In line with other authors, I state that there incidents in which officers of the criminal justice system violate ethics and professionalism and end up on the wrong side of the law. The administration of justice, in such situations, becomes trick, but is essential for the system to build goodwill, public faith and confidence in it. In most cases when suing policemen or other justice officials, justice is rarely served. Prosecutors are reluctant to prosecute police officers, with whom they have worked closely and interdependently. Therefore, many criminal charges against police offenders go unprosecuted. Furthermore, even when prosecuted, there are some privileges that judges refer to and the offender gets a lighter punishment than a similar offender from the public would get. National Police Misconduct Reporting Project (NPMSRP) shows that in 2009 only thirty-three percent of police offenders were prosecuted while sixty-eight percent of the public perpetrators were sued. It also proves that among the prosecuted, apart from four, three of which were sentenced for a life and one for a death, all got limited prison terms compared to that the other felons got. The average prison term for the public offenders was thirty seven months, while that of the police officers was six months. The samples considered were the offenses of equal magnitude. This study clearly shows the unethical behavior of the criminal justice system when it comes to dealing with police officers. The Supreme Court judge in 2006 said that it is a new age of professionalism in the system; however, that statement is not reflected in the NPMSRP report. The unethical behavior in the system fades public faith in it and raises a lot of conflicts (Packman, 2009).
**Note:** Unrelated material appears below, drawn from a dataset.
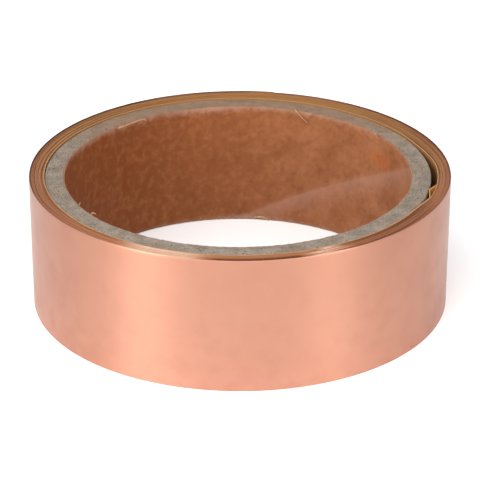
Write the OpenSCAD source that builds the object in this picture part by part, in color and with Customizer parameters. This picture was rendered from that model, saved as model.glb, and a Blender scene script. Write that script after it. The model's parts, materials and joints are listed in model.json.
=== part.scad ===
// Copper foil tape roll: a self-adhesive copper strip on its release liner, wound on a paper tube.
// +Z is up along the bore, and the origin is on the bore's axis at the roll's bottom face.
// The strip winds outwards clockwise, seen from above, with the copper outside and the liner inside.

/* [Paper tube] */
// Bore of the tube, a standard 3 inch core
core_bore_d = 76.2; // [50:0.1:102]
// Length of the tube
core_len = 29.4; // [20:0.1:48]
// Thickness of the smooth kraft ply that lines the bore
kraft_ply_t = 0.3; // [0.2:0.05:0.5]
// Thickness of each chipboard ply
board_ply_t = 0.57; // [0.4:0.01:0.8]
// Number of chipboard plies
board_plies = 7; // [3:1:9]
// Rise of a ply's seam over one whole turn of the tube
seam_pitch = 121; // [90:1:160]
// Width of the butt gap along a ply's seam
seam_gap = 0.3; // [0.2:0.05:0.6]
// Angle of the bore ply's seam at the bottom face
seam_start_a = 91.5; // [0:0.5:359.5]
// Angle from one ply's seam to the next ply's
seam_step_a = 137; // [20:1:170]

/* [Tape] */
// Width of the tape
tape_w = 30; // [20:0.5:50]
// Thickness of the copper foil
foil_t = 0.05; // [0.035:0.005:0.1]
// Thickness of the acrylic adhesive on the foil
adhesive_t = 0.035; // [0.025:0.005:0.06]
// Thickness of the paper release liner
liner_t = 0.1; // [0.06:0.01:0.15]
// Turns in the pack, not counting the first turn on the tube
pack_turns = 15; // [6:1:25]
// Air left between one turn and the next
wind_gap = 0.01; // [0.005:0.005:0.03]

/* [Start of the winding] */
// Air between the tube and the first turn
core_fit = 0.1; // [0.05:0.01:0.2]
// Air between the first turn and the pack, opposite the folded start
pack_slack = 0.2; // [0.1:0.05:0.5]
// Height from the tube to the pack at the folded start
fold_h = 1.3; // [0.8:0.05:2]
// Angle where the first turn meets the pack's inside
lap_a = -5; // [-8:0.5:10]
// Angle of the liner's leading end
fold_end_a = -10.4; // [-12:0.2:-9]
// Angle of the crease that touches the tube
fold_crease_a = -13.8; // [-15:0.2:-13]
// Angle of the crease that touches the pack
fold_top_a = -19.4; // [-22:0.2:-17]
// Air between the folded start and the pack
fold_fit = 0.05; // [0.03:0.01:0.1]

/* [Loose tail] */
// Length of the strip's loose outer end
tail_len = 24; // [12:1:40]
// Angle where the loose end begins
tail_root_a = 110; // [60:1:150]
// Air under the loose end's liner
tail_rise = 0.05; // [0.03:0.01:0.2]
// Air between the loose end's liner and its adhesive
peel_gap = 0.05; // [0.03:0.01:0.2]
// Air between the loose end and the end of the last bonded turn
root_gap = 0.05; // [0.03:0.01:0.2]

/* [Hidden] */
$fn = 180;
LAYERS = ["release_liner", "adhesive_film", "copper_foil"];
TAIL = ["tail_liner", "tail_adhesive", "tail_foil"];
BOARD = [for (i = [1 : board_plies]) str("core_board_ply_", i)];

KRAFT = "#8F5634";
CHIPBOARD = "#97897B";
LINER_PAPER = "#C39A63";
ADHESIVE = "#D8C79A";
COPPER = "#E8A98E";

// Tube
core_r = core_bore_d / 2;
core_out_r = core_r + kraft_ply_t + board_plies * board_ply_t;
// How far a seam cutter runs past the ply, inside, outside and at both ends
cut_over = 0.5;
seam_slices = 24;
seam_segments = 1;

// Strip, whose layers are counted from its inner face
web_t = liner_t + adhesive_t + foil_t;
pitch = web_t + wind_gap;
LINER_SPAN = [0, liner_t];
ADHESIVE_SPAN = [liner_t, liner_t + adhesive_t];
FOIL_SPAN = [liner_t + adhesive_t, web_t];
// A straight stretch of a layer runs on into the bent stretch beside it by this angle, and is thinner
// than it by this much on each face, so that the two join as one solid
splice_a = 0.01;
splice_inset = 0.004;

// First turn, and the pack, which the folded start pushes off centre towards +X
turn_r = core_out_r + core_fit;
near_r = turn_r + web_t + pack_slack;
far_r = turn_r + fold_h;
pack_r = (near_r + far_r) / 2;
pack_x = (far_r - near_r) / 2;
leave_a = tangent_a(pack_point(0, lap_a), 1);

// Folded start: the liner's end, the crease on the tube, the crease on the pack, and just past where the
// strip comes down onto the tube
fold_top = polar(pack_inside(fold_top_a) - web_t - fold_fit, fold_top_a);
touch_a = tangent_a(fold_top, -1);
FOLD = [
    polar(pack_inside(fold_end_a) - liner_t - fold_fit, fold_end_a),
    polar(turn_r, fold_crease_a),
    fold_top,
    polar(turn_r, touch_a - splice_a)
];
FOLD_TOP = 2;

// Loose tail, which follows on from the last half turn
last_r = pack_r + (pack_turns - 0.5) * pitch;
last_x = pack_x + pitch / 2;
tail_start_a = tail_root_a - root_gap / last_r * 180 / PI;
tail_sweep_a = tail_len / last_r * 180 / PI;

function polar(r, a) = r * [cos(a), sin(a)];

// Point in the pack's first turn, at a height of d from its inner face
function pack_point(d, a) = [pack_x, 0] + polar(pack_r + d, a);

// A straight stretch's share of a layer's thickness
function straight(span) = [span[0] + splice_inset, span[1] - splice_inset];

// Distance from the tube's axis to the pack's inside, in the direction of angle a
function pack_inside(a) = pack_x * cos(a) + sqrt(pack_r ^ 2 - (pack_x * sin(a)) ^ 2);

// Angle where a straight line from point p touches the first turn's circle, on the side given by 1 or -1
function tangent_a(p, side) = atan2(p[1], p[0]) + side * acos(turn_r / norm(p));

function reversed(list) = [for (i = [len(list) - 1 : -1 : 0]) list[i]];

// Unit normal on the outer side of the line from p to q
function outer_normal(p, q) = [p[1] - q[1], q[0] - p[0]] / norm(q - p);

// The folded start's line moved outwards by d, with mitred creases
function fold_line(d) = [
    for (i = [0 : len(FOLD) - 1])
        let (
            before = outer_normal(FOLD[max(i - 1, 0)], FOLD[max(i, 1)]),
            after = outer_normal(FOLD[min(i, len(FOLD) - 2)], FOLD[min(i + 1, len(FOLD) - 1)])
        )
        FOLD[i] + d * (before + after) / (1 + before * after)
];

// A band of tape from radius r outwards, over an angle from a counterclockwise
module band(r, t, a, sweep) {
    rotate_extrude(start = a, angle = sweep)
        translate([r, 0])
            square([t, tape_w]);
}

module tube_ply(r, t, seam_a) {
    seam_len = core_len + 2 * cut_over;
    rise_a = 360 / seam_pitch;
    difference() {
        cylinder(r = r + t, h = core_len);
        translate([0, 0, -cut_over])
            cylinder(r = r, h = seam_len);
        translate([0, 0, -cut_over])
            rotate(seam_a + cut_over * rise_a)
                linear_extrude(height = seam_len, twist = seam_len * rise_a, slices = seam_slices,
                        segments = seam_segments)
                    translate([r - cut_over, -seam_gap / 2])
                        square([t + 2 * cut_over, seam_gap]);
    }
}

module bore_kraft_ply() {
    color(KRAFT)
        tube_ply(core_r, kraft_ply_t, seam_start_a);
}

module core_board_ply(i) {
    color(CHIPBOARD)
        tube_ply(core_r + kraft_ply_t + (i - 1) * board_ply_t, board_ply_t, seam_start_a + i * seam_step_a);
}

// The folded start, from point number first of its line
module fold_band(span, first) {
    points = [first : len(FOLD) - 1];
    inner = fold_line(straight(span)[0]);
    outer = fold_line(straight(span)[1]);
    linear_extrude(height = tape_w)
        polygon(concat([for (i = points) inner[i]], reversed([for (i = points) outer[i]])));
}

// The straight stretch of strip from the tube to the pack, over the gap beside the folded start
module bridge_band(span) {
    faces = [for (d = straight(span)) [
        polar(turn_r + d, leave_a + splice_a),
        pack_point(d, lap_a - splice_a)
    ]];
    linear_extrude(height = tape_w)
        polygon(concat(faces[0], reversed(faces[1])));
}

// The pack is a spiral of half turns, with each upper one half a pitch wider and further out
module pack_band(span) {
    t = span[1] - span[0];
    for (k = [0 : pack_turns - 1]) {
        r = pack_r + k * pitch + span[0];
        lower_sweep = k == 0 ? 180 + lap_a : 180;
        upper_start = k == pack_turns - 1 ? tail_root_a : 0;
        translate([pack_x, 0, 0])
            band(r, t, -180, lower_sweep);
        translate([last_x, 0, 0])
            band(r + pitch / 2, t, upper_start, 180 - upper_start);
    }
}

// One layer of the whole wound strip
module wound_layer(span, first) {
    fold_band(span, first);
    band(turn_r + span[0], span[1] - span[0], leave_a, 360 + touch_a - leave_a);
    bridge_band(span);
    pack_band(span);
}

module release_liner() {
    color(LINER_PAPER)
        wound_layer(LINER_SPAN, 0);
}

module adhesive_film() {
    color(ADHESIVE)
        wound_layer(ADHESIVE_SPAN, FOLD_TOP);
}

module copper_foil() {
    color(COPPER)
        wound_layer(FOIL_SPAN, FOLD_TOP);
}

// One layer of the loose tail, raised by its own clearance
module tail_band(span, rise) {
    translate([last_x, 0, 0])
        band(last_r + span[0] + rise, span[1] - span[0], tail_start_a - tail_sweep_a, tail_sweep_a);
}

module tail_liner() {
    color(LINER_PAPER)
        tail_band(LINER_SPAN, tail_rise);
}

module tail_adhesive() {
    color(ADHESIVE)
        tail_band(ADHESIVE_SPAN, tail_rise + peel_gap);
}

module tail_foil() {
    color(COPPER)
        tail_band(FOIL_SPAN, tail_rise + peel_gap);
}

bore_kraft_ply();
for (i = [1 : board_plies]) core_board_ply(i);
release_liner();
adhesive_film();
copper_foil();
tail_liner();
tail_adhesive();
tail_foil();
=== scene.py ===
import json
import math

import bmesh
import bpy
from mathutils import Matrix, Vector, noise


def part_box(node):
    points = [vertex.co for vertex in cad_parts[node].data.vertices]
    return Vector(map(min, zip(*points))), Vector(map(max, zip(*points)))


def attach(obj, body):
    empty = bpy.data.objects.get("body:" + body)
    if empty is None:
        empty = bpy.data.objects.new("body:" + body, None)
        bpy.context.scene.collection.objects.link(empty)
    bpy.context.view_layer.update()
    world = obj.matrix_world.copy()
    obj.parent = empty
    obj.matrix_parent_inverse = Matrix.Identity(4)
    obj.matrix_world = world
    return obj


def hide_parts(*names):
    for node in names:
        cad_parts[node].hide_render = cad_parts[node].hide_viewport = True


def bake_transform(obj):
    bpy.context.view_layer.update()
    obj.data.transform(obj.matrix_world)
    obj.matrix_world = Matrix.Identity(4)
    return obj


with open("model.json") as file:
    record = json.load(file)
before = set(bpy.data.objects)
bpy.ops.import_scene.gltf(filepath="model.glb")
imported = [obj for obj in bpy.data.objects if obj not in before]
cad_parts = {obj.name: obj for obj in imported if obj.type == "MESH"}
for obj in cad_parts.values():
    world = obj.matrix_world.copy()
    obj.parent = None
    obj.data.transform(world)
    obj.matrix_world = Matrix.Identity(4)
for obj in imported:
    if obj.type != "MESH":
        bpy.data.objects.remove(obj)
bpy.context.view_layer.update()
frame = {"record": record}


# ---- Kraft ply that lines the tube's bore ----
# A strip of smooth brown kraft paper, wound in a spiral so that its edges meet in one slanting seam, and
# glued to the chipboard behind it. The slitting knife tore its cut edges back to pale, fuzzy fibre.
MM = 0.001
LATHE_STEPS = 480
bore_r = frame["record"]["mounts"][0]["dims"]["r_mm"] * MM
tube_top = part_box("bore_kraft_ply")[1].z
kraft_out_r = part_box("bore_kraft_ply")[1].x
SEAM_PITCH = 121 * MM
SEAM_START = math.radians(91.5)


def linear(hex_colour):
    """An sRGB colour such as #8F5634 as linear RGBA."""
    shares = [int(hex_colour[i : i + 2], 16) / 255 for i in (1, 3, 5)]
    return [c / 12.92 if c <= 0.04045 else ((c + 0.055) / 1.055) ** 2.4 for c in shares] + [1.0]


def add(tree, kind, inputs, out=0, **settings):
    """One output of a new shader node, whose inputs are each a socket, a hex colour or a plain value."""
    made = tree.nodes.new("ShaderNode" + kind)
    for name, value in settings.items():
        setattr(made, name, value)
    for name, value in inputs.items():
        if isinstance(value, bpy.types.NodeSocket):
            tree.links.new(value, made.inputs[name])
        else:
            made.inputs[name].default_value = linear(value) if isinstance(value, str) else value
    return made.outputs[out]


def new_material(name):
    """An empty material, its node tree, and the input that its shader goes to."""
    made = bpy.data.materials.new(name)
    made.use_nodes = True
    made.node_tree.nodes.remove(made.node_tree.nodes["Principled BSDF"])
    return made, made.node_tree, made.node_tree.nodes["Material Output"].inputs["Surface"]


def mottled(tree, coords, scale, low, high, detail=3.0, rough=0.55):
    """Cloudiness of a scale in features per coordinate unit, stretched so that low to high becomes 0 to 1."""
    cloud = add(tree, "TexNoise", {"Vector": coords, "Scale": scale, "Detail": detail, "Roughness": rough})
    return add(tree, "MapRange", {"Value": cloud, "From Min": low, "From Max": high})


# A Mix node's colour inputs and output come after those for its other kinds of data
MIX_A, MIX_B, MIX_OUT = 6, 7, 2


def stained(tree, colour, *stains):
    """A colour with stains laid over it in turn. Each is how much it covers, and its own colour."""
    for cover, stain in stains:
        colour = add(tree, "Mix", {0: cover, MIX_A: colour, MIX_B: stain}, MIX_OUT, data_type="RGBA")
    return colour


def embossed(tree, *reliefs):
    """The normal of a surface with reliefs laid one on another. Each is a height and its depth in metres."""
    under = {}
    for height, depth in reliefs:
        under["Normal"] = add(tree, "Bump", {"Height": height, "Distance": depth, **under})
    return under["Normal"]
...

As Fitch (2011) says, ethics in the justice seeks to ensure professional behavior, reduce conflict and other problems arising from unethical conduct. Ethical conduct in justice institutions can be realized through continuous ethics training throughout the working lifetime of an officer. This process should begin from recruitment to retirement in officers’ life. Ethics training equips policemen with tools of ethical decisions, as well as empowers them to identify problems requiring ethical decisions. Apart from ethics training, upholding other rules and codes of ethics is important in realizing professionalism (Fitch, 2011). In addition, ensuring that justice is served in cases of officer offenders will also aid to improve ethical conduct in the system.
In conclusion, ethical conduct in the justice system facilitates the realization of justices, upholding of law and proper functioning of the police department. Additionally, it also reduces conflict between police officers and the public. Confidence and faith in the police department increases among the public when ethical conduct and professionalism are at work.